**REQUIRED WORK:** Quote the material below exactly as written, from the first line to the line that holds "BACK_BAND_TOP, BACK_HEM_TOP = 0.240, 0.070", endpoints included.

**DATA BLOCK:**
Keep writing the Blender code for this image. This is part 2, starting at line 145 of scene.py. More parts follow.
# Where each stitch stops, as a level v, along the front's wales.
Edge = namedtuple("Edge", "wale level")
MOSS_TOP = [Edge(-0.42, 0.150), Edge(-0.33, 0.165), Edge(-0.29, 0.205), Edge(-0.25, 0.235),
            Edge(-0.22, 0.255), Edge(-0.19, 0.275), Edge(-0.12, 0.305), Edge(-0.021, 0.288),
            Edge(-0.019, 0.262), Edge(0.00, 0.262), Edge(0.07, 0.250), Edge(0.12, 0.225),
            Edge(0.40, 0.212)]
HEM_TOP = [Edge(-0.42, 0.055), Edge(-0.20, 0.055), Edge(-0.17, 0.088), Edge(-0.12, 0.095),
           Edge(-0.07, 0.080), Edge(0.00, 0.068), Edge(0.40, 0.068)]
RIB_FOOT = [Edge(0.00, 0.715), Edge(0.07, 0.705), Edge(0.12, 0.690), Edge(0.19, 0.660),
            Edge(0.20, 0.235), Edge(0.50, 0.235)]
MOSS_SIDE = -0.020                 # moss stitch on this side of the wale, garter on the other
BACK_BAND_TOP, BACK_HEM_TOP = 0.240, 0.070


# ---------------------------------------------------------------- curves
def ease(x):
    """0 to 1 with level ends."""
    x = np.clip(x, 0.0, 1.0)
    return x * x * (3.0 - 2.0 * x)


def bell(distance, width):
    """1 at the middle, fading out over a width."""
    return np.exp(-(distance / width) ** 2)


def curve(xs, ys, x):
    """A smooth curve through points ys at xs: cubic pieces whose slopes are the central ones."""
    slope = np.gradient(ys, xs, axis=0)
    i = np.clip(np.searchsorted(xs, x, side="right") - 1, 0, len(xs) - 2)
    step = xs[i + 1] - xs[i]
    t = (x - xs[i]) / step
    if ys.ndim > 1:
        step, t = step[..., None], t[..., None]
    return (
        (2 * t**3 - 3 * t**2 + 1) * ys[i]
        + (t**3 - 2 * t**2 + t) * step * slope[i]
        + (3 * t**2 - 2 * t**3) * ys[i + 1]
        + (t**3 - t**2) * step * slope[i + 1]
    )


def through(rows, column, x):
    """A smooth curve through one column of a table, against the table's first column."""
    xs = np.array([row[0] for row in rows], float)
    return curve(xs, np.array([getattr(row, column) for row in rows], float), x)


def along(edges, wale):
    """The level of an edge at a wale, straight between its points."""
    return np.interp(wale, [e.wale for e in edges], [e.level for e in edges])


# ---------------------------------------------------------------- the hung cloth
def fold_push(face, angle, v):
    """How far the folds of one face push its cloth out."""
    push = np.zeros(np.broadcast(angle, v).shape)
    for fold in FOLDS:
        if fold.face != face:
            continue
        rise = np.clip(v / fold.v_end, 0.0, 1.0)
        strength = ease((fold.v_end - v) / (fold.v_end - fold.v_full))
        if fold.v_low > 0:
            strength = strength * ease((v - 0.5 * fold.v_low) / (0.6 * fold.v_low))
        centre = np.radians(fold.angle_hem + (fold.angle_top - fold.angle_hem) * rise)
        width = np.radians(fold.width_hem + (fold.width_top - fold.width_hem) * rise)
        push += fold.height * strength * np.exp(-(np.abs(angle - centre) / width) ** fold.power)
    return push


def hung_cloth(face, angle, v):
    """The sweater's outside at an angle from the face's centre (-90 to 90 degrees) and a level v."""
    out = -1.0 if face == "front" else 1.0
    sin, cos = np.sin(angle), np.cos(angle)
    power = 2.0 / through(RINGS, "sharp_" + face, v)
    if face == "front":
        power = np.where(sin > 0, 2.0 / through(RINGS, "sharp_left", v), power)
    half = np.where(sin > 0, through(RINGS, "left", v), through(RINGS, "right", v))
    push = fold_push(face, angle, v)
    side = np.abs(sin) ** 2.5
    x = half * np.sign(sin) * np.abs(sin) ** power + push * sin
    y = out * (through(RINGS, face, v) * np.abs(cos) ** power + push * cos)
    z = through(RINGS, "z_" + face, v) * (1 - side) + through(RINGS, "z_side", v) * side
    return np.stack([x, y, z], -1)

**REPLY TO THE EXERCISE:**
Keep writing the Blender code for this image. This is part 2, starting at line 145 of scene.py. More parts follow.
# Where each stitch stops, as a level v, along the front's wales.
Edge = namedtuple("Edge", "wale level")
MOSS_TOP = [Edge(-0.42, 0.150), Edge(-0.33, 0.165), Edge(-0.29, 0.205), Edge(-0.25, 0.235),
            Edge(-0.22, 0.255), Edge(-0.19, 0.275), Edge(-0.12, 0.305), Edge(-0.021, 0.288),
            Edge(-0.019, 0.262), Edge(0.00, 0.262), Edge(0.07, 0.250), Edge(0.12, 0.225),
            Edge(0.40, 0.212)]
HEM_TOP = [Edge(-0.42, 0.055), Edge(-0.20, 0.055), Edge(-0.17, 0.088), Edge(-0.12, 0.095),
           Edge(-0.07, 0.080), Edge(0.00, 0.068), Edge(0.40, 0.068)]
RIB_FOOT = [Edge(0.00, 0.715), Edge(0.07, 0.705), Edge(0.12, 0.690), Edge(0.19, 0.660),
            Edge(0.20, 0.235), Edge(0.50, 0.235)]
MOSS_SIDE = -0.020                 # moss stitch on this side of the wale, garter on the other
BACK_BAND_TOP, BACK_HEM_TOP = 0.240, 0.070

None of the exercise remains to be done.